YOUR TASK> Gather up the lines that contain "strap".

DATA LINES>
● ● ● ●

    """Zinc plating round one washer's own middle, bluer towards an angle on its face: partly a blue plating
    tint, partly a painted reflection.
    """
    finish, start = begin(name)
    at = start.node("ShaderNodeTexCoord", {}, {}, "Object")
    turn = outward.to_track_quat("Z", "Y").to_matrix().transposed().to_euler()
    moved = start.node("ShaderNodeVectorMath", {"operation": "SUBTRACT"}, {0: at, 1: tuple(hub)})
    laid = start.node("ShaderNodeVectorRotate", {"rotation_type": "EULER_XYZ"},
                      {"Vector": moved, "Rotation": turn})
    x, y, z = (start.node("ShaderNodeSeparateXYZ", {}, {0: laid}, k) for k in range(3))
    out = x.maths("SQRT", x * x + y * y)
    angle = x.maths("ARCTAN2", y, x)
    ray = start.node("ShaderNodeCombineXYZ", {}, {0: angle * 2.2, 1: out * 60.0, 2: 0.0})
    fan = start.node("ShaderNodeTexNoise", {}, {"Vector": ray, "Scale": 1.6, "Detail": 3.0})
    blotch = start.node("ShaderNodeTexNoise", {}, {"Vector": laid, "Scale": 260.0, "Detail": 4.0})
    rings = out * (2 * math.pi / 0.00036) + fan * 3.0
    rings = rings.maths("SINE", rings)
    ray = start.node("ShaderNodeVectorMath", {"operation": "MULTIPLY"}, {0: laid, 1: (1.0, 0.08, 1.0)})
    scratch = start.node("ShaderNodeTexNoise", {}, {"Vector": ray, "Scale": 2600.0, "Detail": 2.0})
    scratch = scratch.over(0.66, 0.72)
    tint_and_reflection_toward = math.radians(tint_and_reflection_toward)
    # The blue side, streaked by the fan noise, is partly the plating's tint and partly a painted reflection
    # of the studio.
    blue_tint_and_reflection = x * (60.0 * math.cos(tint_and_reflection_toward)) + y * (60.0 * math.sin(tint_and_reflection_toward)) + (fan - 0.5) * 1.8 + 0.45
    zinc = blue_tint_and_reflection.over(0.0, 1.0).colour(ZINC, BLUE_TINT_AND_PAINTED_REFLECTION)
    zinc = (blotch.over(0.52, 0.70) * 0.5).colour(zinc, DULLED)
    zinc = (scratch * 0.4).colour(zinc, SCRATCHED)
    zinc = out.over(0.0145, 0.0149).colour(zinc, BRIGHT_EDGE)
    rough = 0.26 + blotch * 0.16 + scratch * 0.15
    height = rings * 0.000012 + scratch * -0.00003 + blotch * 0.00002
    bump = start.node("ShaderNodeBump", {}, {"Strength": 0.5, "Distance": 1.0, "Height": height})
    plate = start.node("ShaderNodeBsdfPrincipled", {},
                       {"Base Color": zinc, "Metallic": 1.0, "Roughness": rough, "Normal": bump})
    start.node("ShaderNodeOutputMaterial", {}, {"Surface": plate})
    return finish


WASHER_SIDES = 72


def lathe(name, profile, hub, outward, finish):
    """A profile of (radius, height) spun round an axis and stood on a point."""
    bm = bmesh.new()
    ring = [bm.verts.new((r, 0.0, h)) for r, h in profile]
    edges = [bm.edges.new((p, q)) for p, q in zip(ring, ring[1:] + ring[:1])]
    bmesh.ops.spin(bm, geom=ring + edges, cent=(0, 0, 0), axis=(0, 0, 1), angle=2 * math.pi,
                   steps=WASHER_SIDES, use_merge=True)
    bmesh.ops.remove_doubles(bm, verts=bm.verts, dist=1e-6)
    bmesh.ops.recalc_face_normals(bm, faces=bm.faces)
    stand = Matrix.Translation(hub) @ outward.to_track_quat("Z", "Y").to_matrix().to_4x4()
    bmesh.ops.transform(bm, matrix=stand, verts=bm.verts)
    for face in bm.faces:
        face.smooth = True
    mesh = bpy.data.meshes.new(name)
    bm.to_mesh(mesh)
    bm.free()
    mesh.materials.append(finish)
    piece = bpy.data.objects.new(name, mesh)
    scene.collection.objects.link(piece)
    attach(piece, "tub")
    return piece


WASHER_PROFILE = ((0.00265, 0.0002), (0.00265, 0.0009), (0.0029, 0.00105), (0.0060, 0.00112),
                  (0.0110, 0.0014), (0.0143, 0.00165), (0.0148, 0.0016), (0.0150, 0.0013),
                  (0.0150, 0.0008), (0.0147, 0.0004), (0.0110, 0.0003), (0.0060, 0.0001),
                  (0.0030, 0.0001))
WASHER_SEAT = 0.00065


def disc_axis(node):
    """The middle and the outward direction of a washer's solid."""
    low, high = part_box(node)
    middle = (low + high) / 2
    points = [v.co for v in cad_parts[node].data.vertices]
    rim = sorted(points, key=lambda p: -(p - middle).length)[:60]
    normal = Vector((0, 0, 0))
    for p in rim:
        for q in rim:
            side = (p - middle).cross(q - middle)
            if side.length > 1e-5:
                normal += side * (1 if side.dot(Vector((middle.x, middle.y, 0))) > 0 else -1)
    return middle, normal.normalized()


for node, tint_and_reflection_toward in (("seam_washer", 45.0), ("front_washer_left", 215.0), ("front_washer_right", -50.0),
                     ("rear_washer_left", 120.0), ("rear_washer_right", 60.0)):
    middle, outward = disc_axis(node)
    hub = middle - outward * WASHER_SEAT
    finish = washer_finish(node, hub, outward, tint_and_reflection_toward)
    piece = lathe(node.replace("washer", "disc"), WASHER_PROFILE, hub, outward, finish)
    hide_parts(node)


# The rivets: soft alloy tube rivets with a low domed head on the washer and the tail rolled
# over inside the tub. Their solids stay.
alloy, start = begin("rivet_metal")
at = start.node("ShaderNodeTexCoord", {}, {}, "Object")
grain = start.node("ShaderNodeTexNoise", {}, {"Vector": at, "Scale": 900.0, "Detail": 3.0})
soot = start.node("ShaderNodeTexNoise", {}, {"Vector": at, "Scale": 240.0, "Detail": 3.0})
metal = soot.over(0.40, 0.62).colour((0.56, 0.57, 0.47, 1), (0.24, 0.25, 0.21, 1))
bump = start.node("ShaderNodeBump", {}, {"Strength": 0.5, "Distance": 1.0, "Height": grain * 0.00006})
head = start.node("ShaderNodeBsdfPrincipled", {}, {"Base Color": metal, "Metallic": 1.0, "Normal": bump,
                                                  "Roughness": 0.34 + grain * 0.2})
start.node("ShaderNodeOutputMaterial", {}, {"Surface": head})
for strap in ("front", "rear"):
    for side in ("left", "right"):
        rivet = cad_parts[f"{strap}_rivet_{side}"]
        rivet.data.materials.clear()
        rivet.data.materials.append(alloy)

● ● ● ●

FINISHED EXERCISE>
for strap in ("front", "rear"):
        rivet = cad_parts[f"{strap}_rivet_{side}"]